In her “Dark Forest Theory of the Internet,” media theorist Bogna Konior calls the central question posed by Web 2.0 platforms – what’s on your mind? – “a riddle we must answer over and over again,” laboriously constructing our dividual digital selves with each post, like, and trackable click. Since at least the rise of social media, the imperative of the internet has been expressive production, self-definition carried out in perpetuity through constant communication. “Repressive forces don’t stop people from expressing themselves,” wrote Gilles Deleuze in Negotiations, “but rather force them to express themselves.” That was in 1995, and has proven so self-evident that one wonders if the architects of present-day social platforms read Deleuze like an instruction manual.
Nowadays, the breadcrumb trails of text (among other kinds of data) that we leave behind are captured, calculated, and used to perfect systems of hyper-targeted manipulation, which anticipate our quirks and desires before we ourselves can “authentically” articulate them. My browser history knows me better than my psychoanalyst does, so rigorously has it absorbed the data trails I semiconsciously leave in my wake. We can, and should, assume that this expressive flotsam is now fodder for AI training, too.
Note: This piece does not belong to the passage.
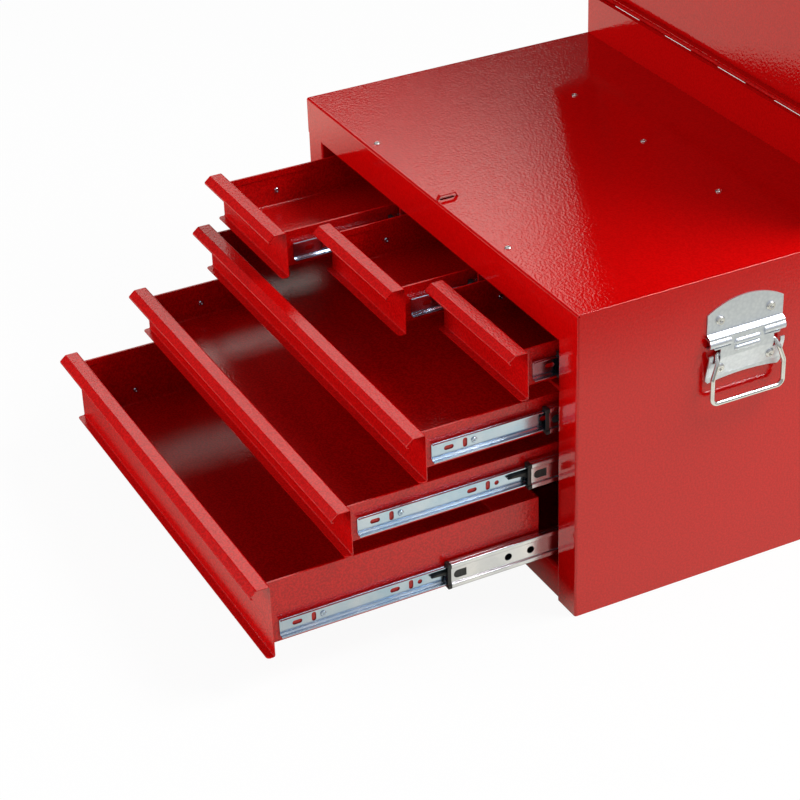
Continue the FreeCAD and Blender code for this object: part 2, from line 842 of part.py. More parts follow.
def lock_plug():
    # The key plug with the cam behind it. Turning the key swings the cam down beside the
    # bridge in the deck until its hook lies under the bridge.
    z = deck_height + lock_height
    back = Vec(0, 1, 0)
    start = -lock_collar_stand - plug_stand
    cam_y = lock_barrel_length + running_clearance
    plug = rod(plug_radius, Vec(0, start, z), back, cam_y + cam_thickness - start)
    slot = box(
        -key_slot_width / 2, key_slot_width / 2, start - 1, start + key_slot_depth,
        z - key_slot_length / 2, z + key_slot_length / 2,
    )
    cam_end = cam_reach + cam_finger_height / 2
    inside = cam_reach - cam_finger_height / 2
    arm = box(0, cam_end, cam_y, cam_y + cam_thickness, z - cam_width / 2, z + cam_width / 2)
    ring = rod(cam_end, Vec(0, cam_y, z), back, cam_thickness)
    arm = arm.common(ring)
    ring = ring.cut(rod(inside, Vec(0, cam_y - 1, z), back, cam_thickness + 2))
    drop = cam_reach * math.sin(math.radians(cam_hook_angle))
    hook = ring.common(box(inside * 0.7, case_width, cam_y - 1, cam_y + 5, z - drop, z))
    cam = arm.fuse(hook)
    plug = plug.cut(slot).fuse(cam).removeSplitter()
    return turned(plug, Vec(0, 0, z), back, cam_locked_angle - key_turn)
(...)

This detail doesn’t sit well with me, even as I more or less willingly divulge all this data through the devices that I spend most of my time physically connected to. My best writing happens when I’m curled up in bed in the fetal position, laptop propped horizontally against my knees. I estimate that I have spent more time this past year lying in bed with my computer than with any single romantic partner – actually, with all of my past romantic partners combined. The language produced as I lie there, curled in a little ball: Even if I hesitate to call it “natural,” there’s an intimacy to it. Most of its content is basically meaningless to me – I can barely keep track of what I wrote where – and yet I experience it as a meaningful emission, some cast-off part of myself.
“justgirlythings” post c. early 2010s, from the author’s internet ephemera archive
Inevitably, in matters of intimacy, questions of consent cascade. And usually, in interactions with technology, “consent” is perverted to the point of profanity. Look, for instance, at the rhetorical gestures toward “consent” in stuff like online privacy regulations. Thanks to the EU’s GDPR legislation, websites harangue us with popups demanding “consent” to accept browser cookies. We reluctantly grant permission as a matter of obligation, which we would recognize in the context we mainly associate with consent – sex – as precisely the opposite of consent, which is to say, coercion.
“I honestly really think we need to move on from consent,” the artist Sophia Giovannitti told me last spring. “I think autonomy is a better framework.” Meaningful consent, we agreed, feels untenable – farcical, even – under the current, corporately centralized conditions of the internet. These intertwined concepts – subjectivity and expression, language and consent – are themselves hardly stable or self-contained to begin with. The more you pull on any of these subjects, the more it unravels.
Speech, out loud or online, is temporal and relational; it always implies an Other, a subject speaking and someone – or something – being spoken to. Consent, too, implies duration, temporality, and ongoing negotiation over its renewal; one must comprehend its context in order to offer it fully. And if you can’t revoke it, can you give it in good faith in the first place? It’s trite to remark that the internet never forgets. But recent developments in NLP make this axiom more obvious – and more consequential – with each passing day, each accreting bit in the data hoard.
Writing a column, not unlike posting on social media, is ultimately about repeatedly incanting in response to the riddle of the internet: What’s on your mind? For half a year, this draft sat on the back burner. Developments in AI chugged along, but my attempt to express myself stagnated, in no small part because I feared fixity and the foreclosure of reconsideration that publishing seemed to entail. This fear only amplified when I thought about NLP: language, and the intentions that underly it, being fossilized and systematized as mere information. All writing is, in some sense, frozen in time; but couldn’t that same tragic realization also imply, if counterintuitively, some sort of opening? That words are liable to lose their meaning is the only “natural” thing about language.